Traditionally, the private sector has opposed any proposal to increase the costs of energy and resource use. At the same time, most industrial leaders subscribe to the 'polluter pays' principle. In my opinion, the only possible effective way to encourage an efficiency revolution would be through an ecological tax reform - higher taxes on natural resource use and lower taxes on labour.
There are, indeed, opportunities for an efficiency revolution. There are also, however, limits to efficiency just as there are limits to growth. Hence, we will have to continue stimulating the evolution of lifestyles which are more in harmony with nature.
There is a risk that many of the least developed countries will be left behind and experience exclusion when it comes to utilising the revolutionary developments in IT, telecommunications, biotechnology and raw materials. Private investors do not look for opportunities in these countries and foreign aid resources are shrinking.
I do not think it is an exaggeration to say that traditional lines of power are being challenged and new structures of power are manifesting themselves. Governments are decentralising, which implies more involvement and participation at community level. Multinational companies (MNC) are gaining increasing control on events. Collectively, MNCs could become far more powerful than all nation states Put together. In fact, the total corporate sales of the top five corporations in the world currently surpasses the GDP of all countries in the Middle East and North Africa.
The power concept is also redefined by the knowledge one. In general, an informed society will be a more democratic society. Transparency, accountability and greater involvement of a civic society in the affairs of the state should be facilitated. The UN, for instance, has begun to open up its activities to discussions via the Internet.
We may observe a new era of MNCs which specialise in information hardware and software. In many ways, power concentration in the hands of a few MNCs is dangerous because such companies not only influence our needs in terms of goods and services, but also shape and form our perceptions and views of the world.
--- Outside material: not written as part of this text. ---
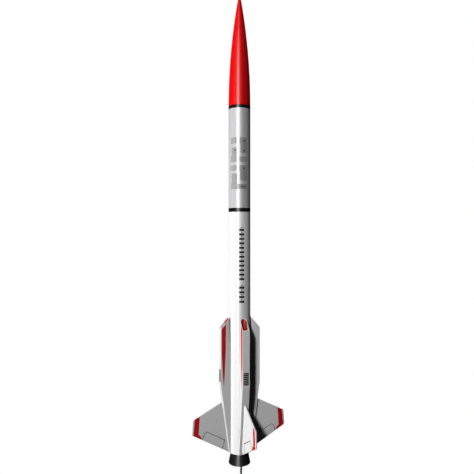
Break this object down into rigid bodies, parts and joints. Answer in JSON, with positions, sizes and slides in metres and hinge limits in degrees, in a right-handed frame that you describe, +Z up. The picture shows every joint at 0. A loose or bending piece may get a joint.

The CNNs of this world are driven by commercial considerations whereby spectacular news catch more attention than thoughtful analysis of society's problems.
But technology developments do include some fascinating opportunities. I have learned more about the issue of 'jobless growth' on the Internet than through the orthodox Prospects for dialogue among peoples and cultures can become very inspiring. But again, it should be ensured that societies are not left behind or excluded from such developments.